Ultimately, the argument boils down to trying to answer this question: “How many billions in tax dollars must be wasted trying to improve Black nature before we realize that it is absolutely to no end?” The fact is, there may not be an organized conspiracy against people of African descent in this country, but there certainly is a faction of people whose sentiment is extremely negative towards those of African descent. Even more disturbing is the view of the success of people of African descent (many many of whom in this country share the genes of Europeans!!) in zero sum terms. The author asks, “How many more safe and clean neighborhoods (re: White) must be we lose, being ghettoized and destroyed by Blacks before we can break with the illusion that they are “bad” because of environmental factors? How long can we blame colonialism, Jim Crow, Slavery or whatever for the failure of Africans to behave and adapt in modern societies?”  Because obviously, if black people succeed, whites will be fucked, right??!!!

But if we are all better off, we are ALL better off.  We can’t live in a society where things are sectioned off the way they are.  Where black people are 12% of the national population but make up nearly 40% of the prison population.  This is NOT because they are of African descent.  This is because we arrest people of African descent at higher rates for crimes that we ALL commit (I’m looking at you, drugs).  Black people have become a scape goat for our unwillingness to actually truly help other people that we don’t know on a personal level.  Who seem like “other.”

The author of the Race Realism post attempts to make a reasoned, logical argument but fails miserably.  It ends up being just an excuse for being too lazy and greedy to clean up the mess that is our ridiculously unequal society, where people are too stupid to realize they will never, in fact, be rich and therefore yes!! We SHOULD tax the wealthy more!  Clearly, there are many Americans to DO get it, at least when Social Security is held over their heads.  But we need people to use their brains a bit more often and support candidates that are in line with what they tell pollsters from 60 minutes.  Race plays into this because it gives people an excuse not to support more socially liberal welfare programs.
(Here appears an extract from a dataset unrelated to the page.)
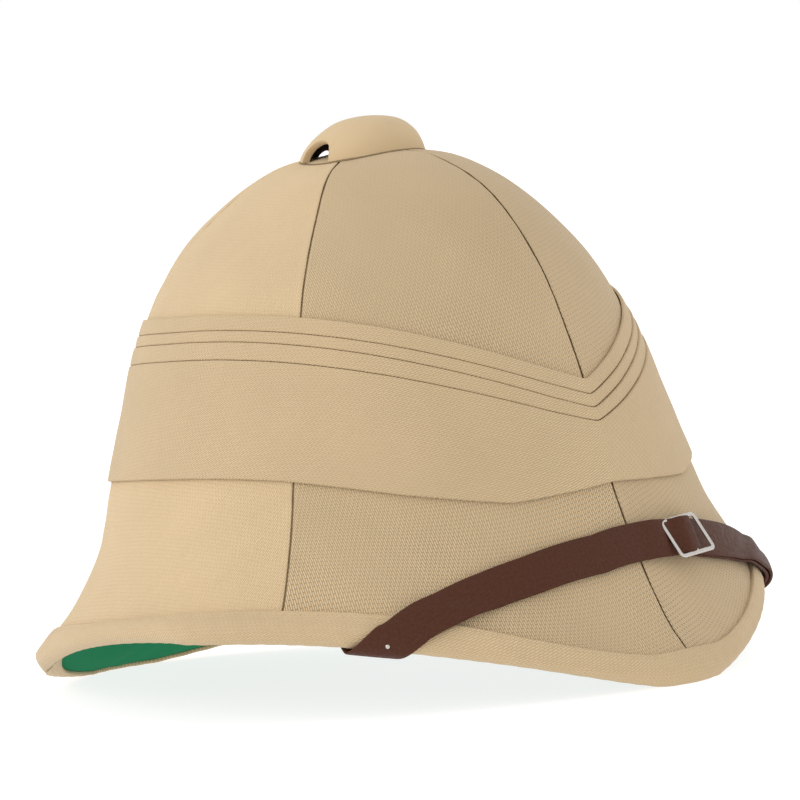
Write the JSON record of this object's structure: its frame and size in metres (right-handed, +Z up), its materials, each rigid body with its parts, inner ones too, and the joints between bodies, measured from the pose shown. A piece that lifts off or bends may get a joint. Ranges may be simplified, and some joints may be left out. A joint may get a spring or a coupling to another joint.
{
  "type": "pith helmet",
  "caption": "Cloth-covered pith sun helmet with a pleated band that dips to a point in front, a domed vent button and a leather chin strap worn over the peak.",
  "frame": {"origin": "middle of the bottom of the bounding box: midway between the front and the back of the brim, on the surface that the helmet stands on", "axes": "+X to the wearer's front, +Y to the wearer's left, +Z up"},
  "size_m": [0.3451, 0.2832, 0.2233],
  "materials": {
    "khaki_cotton": "matt twill",
    "pith": "matt",
    "green_lining": "matt",
    "brown_leather": "satin",
    "nickel": "polished"
  },
  "bodies": {
    "root": {"cover_panel_front_left": "khaki_cotton", "cover_panel_side_left": "khaki_cotton", "cover_panel_back_left": "khaki_cotton", "cover_panel_front_right": "khaki_cotton", "cover_panel_side_right": "khaki_cotton", "cover_panel_back_right": "khaki_cotton", "puggaree_fold_top": "khaki_cotton", "puggaree_fold_middle": "khaki_cotton", "puggaree_fold_low": "khaki_cotton", "puggaree_band": "khaki_cotton", "brim_binding": "khaki_cotton", "vent_button": "khaki_cotton", "shell": "pith", "lining": "green_lining", "chin_strap": "brown_leather", "strap_tail": "brown_leather", "strap_buckle": "nickel", "strap_rivet_right": "nickel", "strap_rivet_left": "nickel", "button_post": "nickel"}
  },
  "joints": []
}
We need to get beyond this.  We must be willing to help people who don’t look like us, who we’ve never met.  How can we do that when people are still making arguments that Africans are genetically, across the board, different than Europeans, and comparing them to coyotes?  How do we have a conversation with people who so clearly do not live in the world of science and logic, yet claim their argument is based in these things?  Why didn’t the North just let the South succeed?  Because, let’s be serious, who would be better off now?